Winding change on-the-fly requires a very carefully tuned motor and drive combination to ensure that there is a quick change and not a loss of power during the winding change. Very few machine builders today are using it for this reason.

Winding change on-the-fly is important mostly for lathes which are constantly making spindle rpm changes and which change the rpm while in a cut. The wide "constant power" range provided by the winding change is needed during a constant surface speed lathe cut which makes a large diameter change from beginning to end.

Vector Drives

Another term that is used frequently in the industry without much explanation is "vector drive." A vector drive is the latest technology available to run induction motors. Vector drives provide optimal motor performance over the widest speed range. They have three major advantages over older "variable frequency" drives. These are 1.) rated torque of motor available all the way down to zero speed, 2.) very accurate speed control, and 3.) no possibility of "stalling" the motor and not knowing it happened.

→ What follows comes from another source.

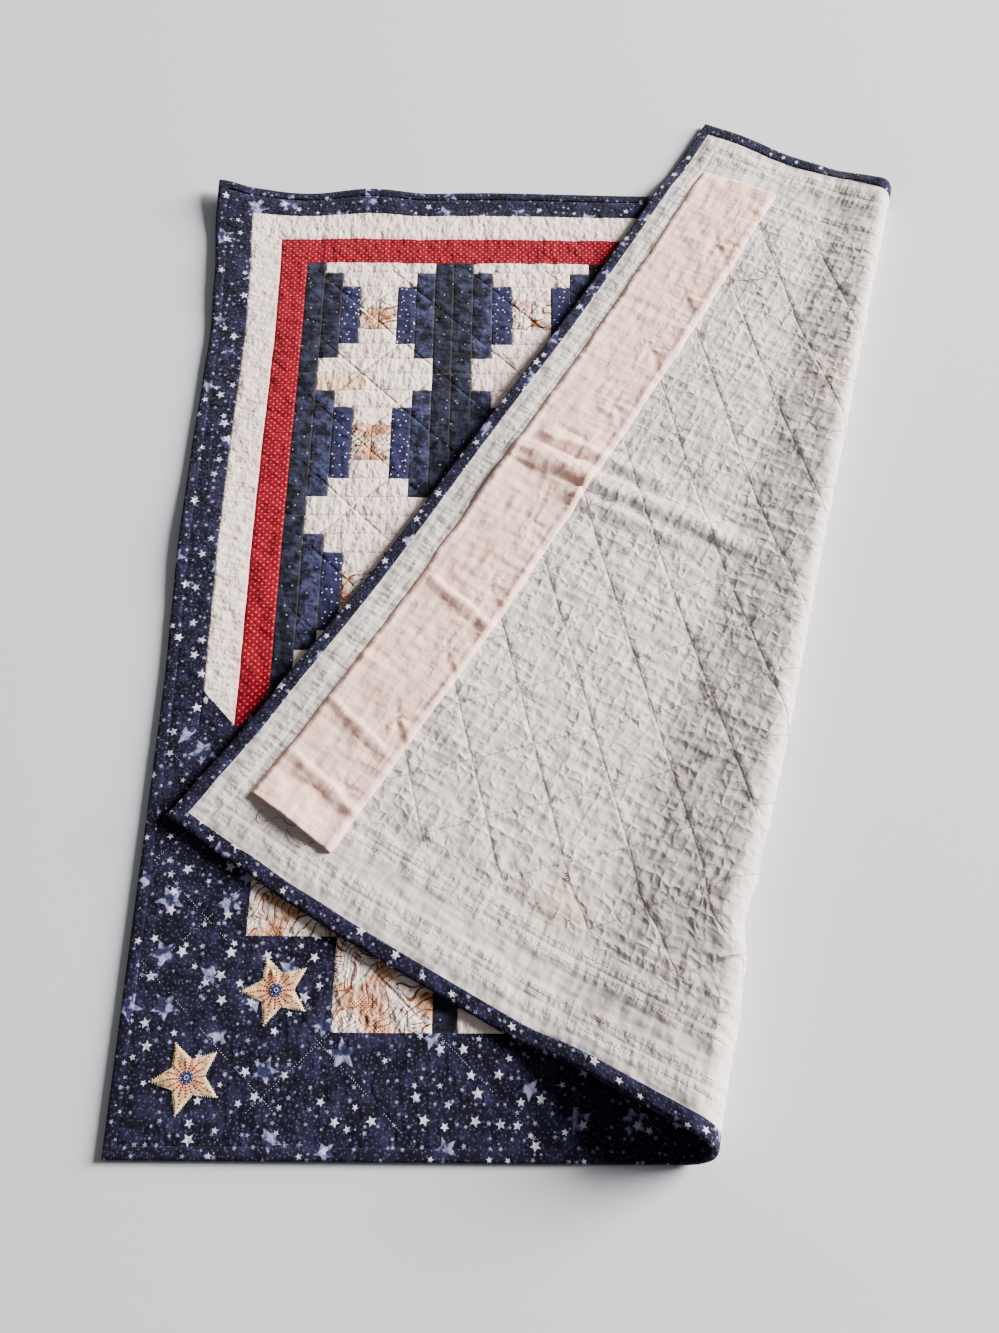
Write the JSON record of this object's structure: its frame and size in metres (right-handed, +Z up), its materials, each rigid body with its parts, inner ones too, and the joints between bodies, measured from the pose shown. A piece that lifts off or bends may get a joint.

Vector drives have these advantages because they can control precisely the current running in each of the three "phases" of the motor wiring. This current generates a magnetic field whose vector direction and magnitude are modulated precisely to generate the required torque in the motor. The vector is controlled according to the rotation of the motor so vector drives require some device like an encoder connected to the motor to determine how fast the motor is rotating. The drive "knows" exactly what speed the motor is running with this encoder and can thus provide a very precise speed control all the way down to zero speed. This same function also allows the vector drive to avoid the problem of a stalled motor by always detecting and responding to the exact motor speed.

Vector spindle drives are in use in many machine tools today. They can dramatically improve system performance. Winding change is not always used with a vector drive but most of the manufacturers using winding change are also using vector drives.